What are the filing requirements for LLCs and Corporations in Florida?
To form an LLC in Florida, the required documentation includes the filing of Articles of Organization with the Florida Department of State along with the appropriate fees. For corporations, Articles of Incorporation must be filed, as well as any applicable fees. Both entities are also required to file an annual report with the Florida Department of State and maintain a registered agent with a physical address within the state.
How does liability protection compare between LLCs and Corporations in Florida?
Both LLCs and corporations in Florida offer similar liability protection for their owners. LLC members and corporate shareholders are generally not held personally liable for the debts or legal obligations of the business. This limited liability helps protect the personal assets of the owners in the event of litigation or financial trouble.
What are the ownership transfer rules for LLCs and Corporations in Florida?
Ownership transfer in Florida LLCs is relatively complicated, as the transfer of membership interest often requires the unanimous consent of all existing members unless stated otherwise in the operating agreement. This limitation can make ownership transfer less fluid compared to Florida corporations, where shares can be easily bought and sold without the need for unanimous approval.
How do I choose between an LLC and a Corporation when starting a business in Florida?

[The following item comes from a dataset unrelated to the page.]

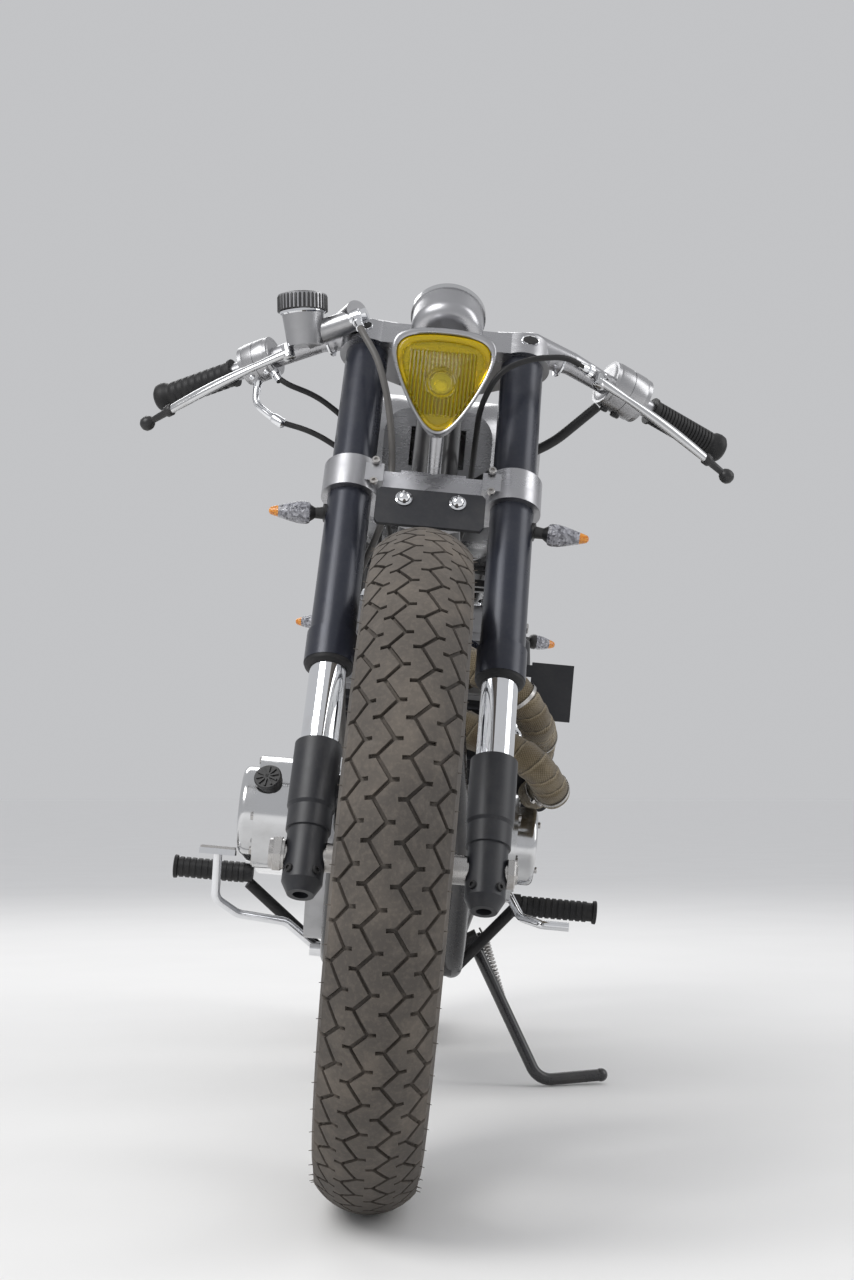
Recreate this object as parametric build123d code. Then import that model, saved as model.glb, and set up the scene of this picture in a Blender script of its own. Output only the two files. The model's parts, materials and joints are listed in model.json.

When deciding between an LLC and a corporation in Florida, it is important to consider factors such as the desired tax structure, management flexibility, ownership transfer rules, and liability protection. If you prioritize a simple management structure, pass-through taxation, and a more informal environment, an LLC may be a better fit. Alternatively, if you prefer a more traditional corporate structure with easier ownership transfers and the potential to raise capital through share offerings, a corporation might be the right choice for your business.